TASK GOAL | The data below holds the lines to copy: everything from the line containing "scene.py on. More parts follow." to the line containing "return moved", both ends included, set down exactly.
○ ○ ○ ○ ○
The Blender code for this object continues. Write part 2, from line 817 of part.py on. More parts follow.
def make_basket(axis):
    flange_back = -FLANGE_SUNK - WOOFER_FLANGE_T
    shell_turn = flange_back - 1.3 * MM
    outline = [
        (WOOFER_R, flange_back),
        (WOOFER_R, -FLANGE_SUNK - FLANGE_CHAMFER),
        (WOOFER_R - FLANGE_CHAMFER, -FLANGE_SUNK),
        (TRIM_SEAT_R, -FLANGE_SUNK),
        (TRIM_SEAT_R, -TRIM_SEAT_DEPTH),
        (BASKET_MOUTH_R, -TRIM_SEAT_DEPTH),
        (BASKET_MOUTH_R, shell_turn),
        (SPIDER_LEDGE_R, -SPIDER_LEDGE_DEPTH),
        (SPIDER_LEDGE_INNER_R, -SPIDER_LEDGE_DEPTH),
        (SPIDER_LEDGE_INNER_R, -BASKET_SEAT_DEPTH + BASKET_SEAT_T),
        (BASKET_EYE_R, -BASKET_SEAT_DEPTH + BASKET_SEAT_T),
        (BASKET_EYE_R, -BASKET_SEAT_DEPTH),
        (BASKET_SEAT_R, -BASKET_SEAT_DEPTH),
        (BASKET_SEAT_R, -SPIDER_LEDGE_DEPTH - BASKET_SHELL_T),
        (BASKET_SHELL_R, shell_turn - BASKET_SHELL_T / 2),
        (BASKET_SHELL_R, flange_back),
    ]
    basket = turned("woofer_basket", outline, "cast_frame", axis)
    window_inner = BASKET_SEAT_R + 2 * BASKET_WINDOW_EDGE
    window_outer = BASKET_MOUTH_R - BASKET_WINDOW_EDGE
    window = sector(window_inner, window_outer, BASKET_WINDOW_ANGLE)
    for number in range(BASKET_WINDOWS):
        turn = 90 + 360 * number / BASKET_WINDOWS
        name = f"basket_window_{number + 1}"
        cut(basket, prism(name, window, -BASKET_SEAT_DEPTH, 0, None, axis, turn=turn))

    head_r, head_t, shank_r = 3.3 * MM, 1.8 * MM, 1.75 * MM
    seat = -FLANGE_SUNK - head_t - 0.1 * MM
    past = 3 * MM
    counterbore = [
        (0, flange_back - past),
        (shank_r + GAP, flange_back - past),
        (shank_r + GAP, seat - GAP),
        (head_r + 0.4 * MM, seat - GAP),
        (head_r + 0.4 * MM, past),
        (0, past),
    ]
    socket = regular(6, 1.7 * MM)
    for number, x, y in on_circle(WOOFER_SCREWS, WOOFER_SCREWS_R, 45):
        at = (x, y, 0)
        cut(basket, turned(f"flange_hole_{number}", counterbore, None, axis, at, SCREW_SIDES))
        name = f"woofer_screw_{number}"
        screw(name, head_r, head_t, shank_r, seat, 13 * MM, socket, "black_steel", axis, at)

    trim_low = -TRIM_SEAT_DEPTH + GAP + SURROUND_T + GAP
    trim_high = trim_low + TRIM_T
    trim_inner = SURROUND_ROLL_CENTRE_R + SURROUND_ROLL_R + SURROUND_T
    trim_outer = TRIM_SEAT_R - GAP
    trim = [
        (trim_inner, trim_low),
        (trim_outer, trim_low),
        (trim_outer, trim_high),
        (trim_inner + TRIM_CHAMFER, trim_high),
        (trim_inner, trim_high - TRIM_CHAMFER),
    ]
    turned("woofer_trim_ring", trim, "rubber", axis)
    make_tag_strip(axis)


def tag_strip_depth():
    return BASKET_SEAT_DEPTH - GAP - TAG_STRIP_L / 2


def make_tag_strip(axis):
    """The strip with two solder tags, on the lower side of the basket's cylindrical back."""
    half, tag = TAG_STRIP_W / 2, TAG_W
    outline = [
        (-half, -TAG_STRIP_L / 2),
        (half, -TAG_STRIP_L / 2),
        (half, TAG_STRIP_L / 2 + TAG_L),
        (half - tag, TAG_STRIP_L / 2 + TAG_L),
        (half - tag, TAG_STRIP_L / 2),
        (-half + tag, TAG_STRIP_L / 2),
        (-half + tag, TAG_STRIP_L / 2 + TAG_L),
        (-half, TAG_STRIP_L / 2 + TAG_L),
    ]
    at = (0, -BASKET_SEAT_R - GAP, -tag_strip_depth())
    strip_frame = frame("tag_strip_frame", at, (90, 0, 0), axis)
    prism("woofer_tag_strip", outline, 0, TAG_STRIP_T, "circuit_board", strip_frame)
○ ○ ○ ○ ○
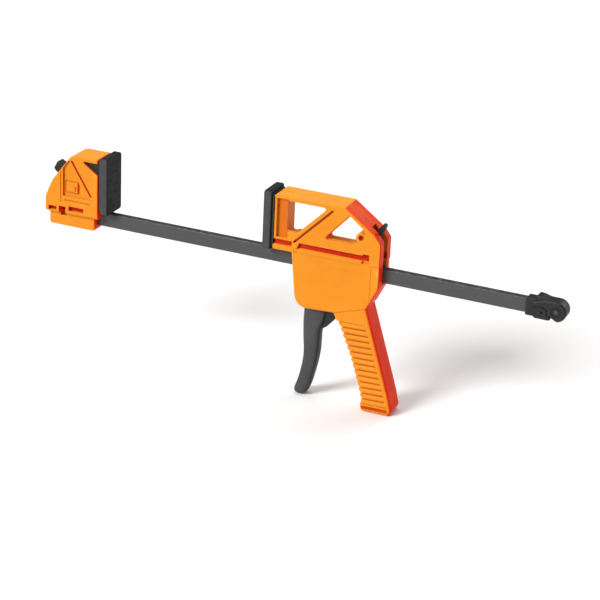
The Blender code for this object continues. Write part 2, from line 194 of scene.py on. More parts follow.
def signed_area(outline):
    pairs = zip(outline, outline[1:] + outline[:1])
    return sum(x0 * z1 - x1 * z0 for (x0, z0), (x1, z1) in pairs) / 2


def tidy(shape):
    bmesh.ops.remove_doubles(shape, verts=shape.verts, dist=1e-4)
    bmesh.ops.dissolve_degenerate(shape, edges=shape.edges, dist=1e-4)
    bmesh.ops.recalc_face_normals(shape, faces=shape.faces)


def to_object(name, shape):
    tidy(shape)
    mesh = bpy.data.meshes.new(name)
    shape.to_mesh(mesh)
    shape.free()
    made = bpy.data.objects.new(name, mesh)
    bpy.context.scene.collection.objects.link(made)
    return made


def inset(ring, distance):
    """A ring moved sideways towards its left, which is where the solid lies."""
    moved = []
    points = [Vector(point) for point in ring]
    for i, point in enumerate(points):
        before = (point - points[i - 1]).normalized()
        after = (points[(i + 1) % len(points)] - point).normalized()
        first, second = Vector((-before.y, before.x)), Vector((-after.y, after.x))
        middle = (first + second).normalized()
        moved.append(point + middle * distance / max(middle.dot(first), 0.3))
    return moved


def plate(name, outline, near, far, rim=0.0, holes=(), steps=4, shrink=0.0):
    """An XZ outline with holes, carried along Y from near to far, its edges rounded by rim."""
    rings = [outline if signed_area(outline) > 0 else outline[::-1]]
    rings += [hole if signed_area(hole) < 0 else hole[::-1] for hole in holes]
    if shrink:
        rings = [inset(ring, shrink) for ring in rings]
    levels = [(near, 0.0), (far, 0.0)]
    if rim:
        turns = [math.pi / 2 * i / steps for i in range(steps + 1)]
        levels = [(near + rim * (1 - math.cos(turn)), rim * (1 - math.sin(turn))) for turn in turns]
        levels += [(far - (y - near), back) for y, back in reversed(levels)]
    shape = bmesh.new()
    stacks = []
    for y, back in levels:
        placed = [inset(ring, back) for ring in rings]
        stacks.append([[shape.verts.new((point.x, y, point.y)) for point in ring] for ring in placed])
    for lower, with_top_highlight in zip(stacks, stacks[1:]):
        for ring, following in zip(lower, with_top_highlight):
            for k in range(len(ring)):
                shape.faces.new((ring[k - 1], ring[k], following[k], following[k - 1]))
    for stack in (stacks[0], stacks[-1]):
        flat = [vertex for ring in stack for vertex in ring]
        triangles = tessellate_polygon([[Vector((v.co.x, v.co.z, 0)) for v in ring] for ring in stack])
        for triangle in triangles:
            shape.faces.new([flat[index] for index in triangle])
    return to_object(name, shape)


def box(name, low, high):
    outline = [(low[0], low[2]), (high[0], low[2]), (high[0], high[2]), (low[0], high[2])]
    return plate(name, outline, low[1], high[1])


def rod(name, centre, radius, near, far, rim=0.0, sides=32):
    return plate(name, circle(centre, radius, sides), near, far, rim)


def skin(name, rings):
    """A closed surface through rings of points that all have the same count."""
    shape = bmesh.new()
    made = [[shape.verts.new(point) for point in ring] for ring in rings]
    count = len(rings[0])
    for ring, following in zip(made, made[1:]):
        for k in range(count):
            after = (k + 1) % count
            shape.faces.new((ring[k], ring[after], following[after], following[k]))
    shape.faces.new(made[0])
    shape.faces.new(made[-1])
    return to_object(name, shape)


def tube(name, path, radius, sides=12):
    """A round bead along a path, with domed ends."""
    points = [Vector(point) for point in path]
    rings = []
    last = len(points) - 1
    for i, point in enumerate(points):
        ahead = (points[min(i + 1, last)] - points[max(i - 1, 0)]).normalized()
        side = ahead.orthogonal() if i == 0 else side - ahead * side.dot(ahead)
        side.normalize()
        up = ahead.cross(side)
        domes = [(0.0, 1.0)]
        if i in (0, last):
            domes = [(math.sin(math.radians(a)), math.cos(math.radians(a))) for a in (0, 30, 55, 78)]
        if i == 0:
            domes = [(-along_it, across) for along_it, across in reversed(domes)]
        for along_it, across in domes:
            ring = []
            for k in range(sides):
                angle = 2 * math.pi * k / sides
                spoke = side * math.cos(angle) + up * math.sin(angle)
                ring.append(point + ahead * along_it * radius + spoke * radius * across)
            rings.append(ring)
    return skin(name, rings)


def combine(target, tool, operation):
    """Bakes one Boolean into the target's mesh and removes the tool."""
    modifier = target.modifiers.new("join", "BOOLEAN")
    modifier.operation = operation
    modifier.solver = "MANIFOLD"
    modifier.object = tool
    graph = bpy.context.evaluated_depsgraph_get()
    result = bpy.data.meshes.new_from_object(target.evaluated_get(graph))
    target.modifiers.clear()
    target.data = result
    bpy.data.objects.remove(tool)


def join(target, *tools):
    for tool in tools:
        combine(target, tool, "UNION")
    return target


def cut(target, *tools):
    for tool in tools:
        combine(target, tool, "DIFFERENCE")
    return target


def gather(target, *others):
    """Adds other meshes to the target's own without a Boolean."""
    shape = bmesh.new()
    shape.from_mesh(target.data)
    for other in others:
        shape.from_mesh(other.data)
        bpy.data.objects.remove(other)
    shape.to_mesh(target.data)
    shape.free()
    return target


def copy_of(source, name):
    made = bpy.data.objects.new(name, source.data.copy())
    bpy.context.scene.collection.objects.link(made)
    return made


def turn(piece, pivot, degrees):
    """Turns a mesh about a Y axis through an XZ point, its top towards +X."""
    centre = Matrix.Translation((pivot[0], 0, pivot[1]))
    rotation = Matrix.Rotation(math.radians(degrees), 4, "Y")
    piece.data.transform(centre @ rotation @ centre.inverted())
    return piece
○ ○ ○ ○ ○
RESPONSE TO THIS EXERCISE |
The Blender code for this object continues. Write part 2, from line 194 of scene.py on. More parts follow.
def signed_area(outline):
    pairs = zip(outline, outline[1:] + outline[:1])
    return sum(x0 * z1 - x1 * z0 for (x0, z0), (x1, z1) in pairs) / 2


def tidy(shape):
    bmesh.ops.remove_doubles(shape, verts=shape.verts, dist=1e-4)
    bmesh.ops.dissolve_degenerate(shape, edges=shape.edges, dist=1e-4)
    bmesh.ops.recalc_face_normals(shape, faces=shape.faces)


def to_object(name, shape):
    tidy(shape)
    mesh = bpy.data.meshes.new(name)
    shape.to_mesh(mesh)
    shape.free()
    made = bpy.data.objects.new(name, mesh)
    bpy.context.scene.collection.objects.link(made)
    return made


def inset(ring, distance):
    """A ring moved sideways towards its left, which is where the solid lies."""
    moved = []
    points = [Vector(point) for point in ring]
    for i, point in enumerate(points):
        before = (point - points[i - 1]).normalized()
        after = (points[(i + 1) % len(points)] - point).normalized()
        first, second = Vector((-before.y, before.x)), Vector((-after.y, after.x))
        middle = (first + second).normalized()
        moved.append(point + middle * distance / max(middle.dot(first), 0.3))
    return moved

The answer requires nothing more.